You might latex it up some more using subscripts and scalable parens:

\(v(t)=V_t-V_te^{\(\frac{-t}{R_{th}C}\)\) for t>=0

\(i(t)=\(\frac{V_t}{R_{th}}\)e^{\(\frac{-t}{R_{th}C}\)\) for t>0

\(i(t)=0 \) for t=0

 

You want to get in the habit of catching and correcting things like this because they WILL get you in trouble as so as you start trying to write programs or use spreadsheets. If you are used to writing 1/RC and interpreting it as 1/(R*C), then you will invariably write an equation in code as 1/R*C and then spend hours trying to figure out why it isn't producing valid results.

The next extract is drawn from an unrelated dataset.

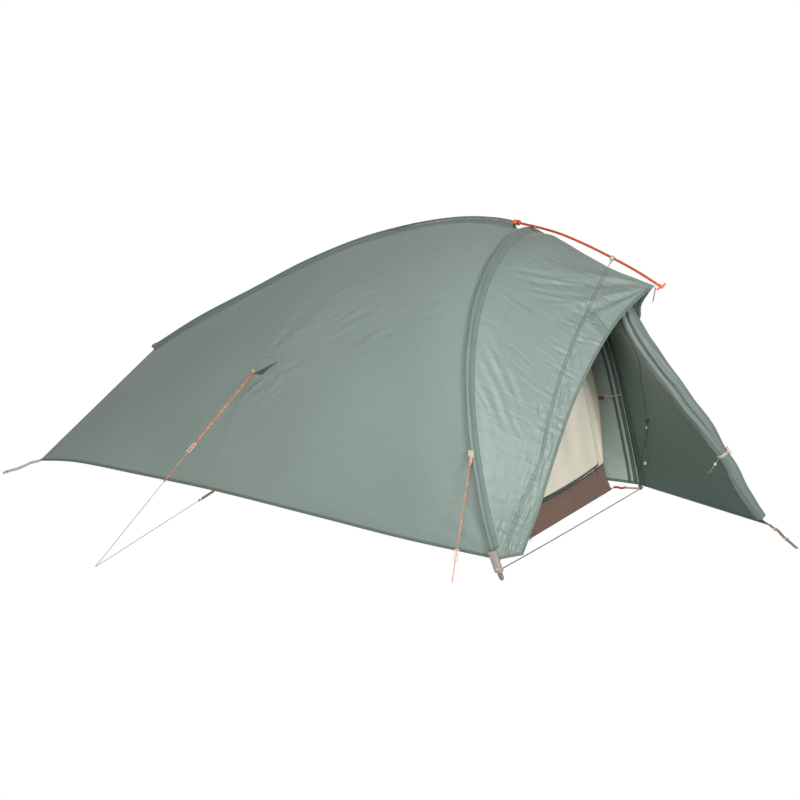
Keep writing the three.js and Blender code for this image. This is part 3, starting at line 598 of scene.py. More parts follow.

Something else for potential users of modern mathematical software to watch out for is this: simple concatenation of variables is often taken to mean multiplication; that is, R*C can also be written as a simple concatenation of R and C, but a space between R and C must be provided because RC is a simple variable on its own right, whereas R C is the same as R*C.

Some examples from Mathematica:

 

Hi,

Yes good point. I use RC as a single variable in many cases because it makes life easier sometimes, but i always try to remember to make a note of this. So when i type for example:
T=1/RC

i also make the note:
RC=R*C

so it becomes clear that i really mean:
T=1/(R*C)

I also sometimes write small programs to calculate something about a circuit that has to be able to calculate a lot of points really fast so i end up taking out variable names such as:

atom R,C,T,RC (just some float variables using the keyword 'atom' for this particular language)

R=10000
C=0.01e-6

and then:
RC=R*C

and finally:
T=1/RC

It just makes so much sense to do this in a program so that it does not have to keep calculating R*C over and over again when the two are inseparable throughout the entire program anyway, as the usual calculations after that are always something like:
Vc=Vs*exp(-t/RC)

which i would have to enter into the program as:
Vc=Vs*exp(-t/(R*C))

which means an extra multiplication EVERY time it calls that function, or make the program less readable with:
Vc=Vs*exp(-t/R/C)

which not only means an extra division but also means it is a lot less readable from a programming and electrical standpoint.